Turkish law is based on the secular French tradition and the Swiss Civil Code while the legal system in most other EU members has evolved from Christian-Roman sources. The Turkish state has no official religion while at least three EU members, Britain, Denmark and Greece uphold their respective versions of Christianity as state religion.

People like Giscard know full well that Islam isn’t the issue here. To start with no one knows which of the current members of the EU may end up having a Muslim majority by the year 2025, the date at which Turkey would be fully absorbed into the union.
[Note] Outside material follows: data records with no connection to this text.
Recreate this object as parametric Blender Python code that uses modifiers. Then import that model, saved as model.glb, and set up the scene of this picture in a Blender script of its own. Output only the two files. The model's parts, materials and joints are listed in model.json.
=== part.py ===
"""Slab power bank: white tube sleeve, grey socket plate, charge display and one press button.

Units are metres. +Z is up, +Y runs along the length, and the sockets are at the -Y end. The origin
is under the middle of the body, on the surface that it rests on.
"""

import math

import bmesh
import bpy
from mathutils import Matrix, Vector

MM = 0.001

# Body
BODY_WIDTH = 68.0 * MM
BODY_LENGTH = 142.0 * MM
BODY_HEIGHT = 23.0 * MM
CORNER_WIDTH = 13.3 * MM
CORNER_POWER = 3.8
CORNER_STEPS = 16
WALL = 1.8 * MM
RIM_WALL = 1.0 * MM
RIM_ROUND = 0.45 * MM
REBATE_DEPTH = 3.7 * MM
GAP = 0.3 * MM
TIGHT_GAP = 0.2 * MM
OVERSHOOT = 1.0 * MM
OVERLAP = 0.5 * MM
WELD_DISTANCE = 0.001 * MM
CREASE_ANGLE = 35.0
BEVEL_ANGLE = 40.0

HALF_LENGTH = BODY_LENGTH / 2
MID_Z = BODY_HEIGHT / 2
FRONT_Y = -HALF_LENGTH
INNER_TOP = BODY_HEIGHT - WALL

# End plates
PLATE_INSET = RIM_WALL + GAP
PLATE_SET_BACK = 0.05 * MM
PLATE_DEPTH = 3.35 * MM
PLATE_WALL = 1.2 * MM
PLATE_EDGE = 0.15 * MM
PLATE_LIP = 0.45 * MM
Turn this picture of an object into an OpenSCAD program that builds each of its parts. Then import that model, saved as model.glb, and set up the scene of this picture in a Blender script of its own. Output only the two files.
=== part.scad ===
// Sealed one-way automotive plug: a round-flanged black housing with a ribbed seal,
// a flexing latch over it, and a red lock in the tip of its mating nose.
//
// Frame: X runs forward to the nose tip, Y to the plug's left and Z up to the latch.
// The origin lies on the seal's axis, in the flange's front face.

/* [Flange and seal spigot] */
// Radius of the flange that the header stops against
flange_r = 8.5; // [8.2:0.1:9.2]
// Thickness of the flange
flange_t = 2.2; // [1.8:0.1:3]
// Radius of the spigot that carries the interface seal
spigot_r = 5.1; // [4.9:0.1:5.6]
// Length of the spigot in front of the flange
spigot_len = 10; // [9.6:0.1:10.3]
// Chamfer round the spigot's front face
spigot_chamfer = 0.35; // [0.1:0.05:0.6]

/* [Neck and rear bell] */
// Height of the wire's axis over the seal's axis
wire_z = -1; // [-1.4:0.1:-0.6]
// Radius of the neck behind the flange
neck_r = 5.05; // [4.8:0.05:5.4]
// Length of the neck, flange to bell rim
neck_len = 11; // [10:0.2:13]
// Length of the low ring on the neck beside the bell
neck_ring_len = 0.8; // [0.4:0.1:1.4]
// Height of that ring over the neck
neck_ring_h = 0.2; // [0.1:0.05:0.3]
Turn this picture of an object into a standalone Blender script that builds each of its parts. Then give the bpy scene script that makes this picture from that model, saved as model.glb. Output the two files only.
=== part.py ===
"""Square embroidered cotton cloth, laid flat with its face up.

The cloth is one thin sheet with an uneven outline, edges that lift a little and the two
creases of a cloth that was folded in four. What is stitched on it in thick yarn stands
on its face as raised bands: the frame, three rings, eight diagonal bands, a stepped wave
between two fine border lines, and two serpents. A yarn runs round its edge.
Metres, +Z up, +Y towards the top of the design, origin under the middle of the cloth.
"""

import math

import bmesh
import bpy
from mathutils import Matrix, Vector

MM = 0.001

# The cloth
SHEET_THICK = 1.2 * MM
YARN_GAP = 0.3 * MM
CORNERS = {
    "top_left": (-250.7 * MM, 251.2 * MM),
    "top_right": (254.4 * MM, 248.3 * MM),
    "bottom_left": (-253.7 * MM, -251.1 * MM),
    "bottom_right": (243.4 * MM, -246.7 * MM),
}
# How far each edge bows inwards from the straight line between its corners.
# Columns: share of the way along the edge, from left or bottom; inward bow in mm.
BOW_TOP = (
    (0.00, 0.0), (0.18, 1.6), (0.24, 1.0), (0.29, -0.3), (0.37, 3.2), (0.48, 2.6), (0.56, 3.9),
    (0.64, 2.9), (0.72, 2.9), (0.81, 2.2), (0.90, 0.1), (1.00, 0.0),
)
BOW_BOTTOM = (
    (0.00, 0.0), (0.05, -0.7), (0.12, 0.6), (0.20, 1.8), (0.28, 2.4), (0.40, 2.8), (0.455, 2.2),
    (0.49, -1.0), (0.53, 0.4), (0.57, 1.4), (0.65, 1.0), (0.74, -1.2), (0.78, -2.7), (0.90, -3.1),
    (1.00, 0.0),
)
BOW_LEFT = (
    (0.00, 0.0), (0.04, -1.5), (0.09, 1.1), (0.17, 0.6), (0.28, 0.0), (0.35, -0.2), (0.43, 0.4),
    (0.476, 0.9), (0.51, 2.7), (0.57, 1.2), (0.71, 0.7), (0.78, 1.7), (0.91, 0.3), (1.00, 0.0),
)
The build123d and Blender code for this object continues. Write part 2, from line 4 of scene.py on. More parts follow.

Giscard and other opponents of Turkish membership come to this issue from the direction opposite to that of Straw. Giscard wants political unification and knows that Turkey, which could have a population of 100 million by 2020, would be a big obstacle to such a scheme.

The remnants of the Stalinist left and other anti-Americans also oppose Turkey’s application on ideological, rather than religious, grounds. Turkish membership would strengthen the position of NATO within the European Union, and add a big power to the pro-American camp while strengthening those who support free trade and globalisation.

Using Turkey as an excuse for xenophobic, Islamophobic and anti-globalisation positions is both disingenuous and dishonest. Europe cannot be organised on the basis of real or imagined religious differences. Sooner or later Albania and Bosnia, both of which have a Muslim majority, would be knocking on the doors of the union. Would they be shut out because their people happen to be Muslims by birth?

The Turkish application should be judged on its political and economic merits, and on the basis of the rules applied to all other 25 members. By those rules, Turkey today has a stronger claim to EU membership than did Greece when it first applied to join.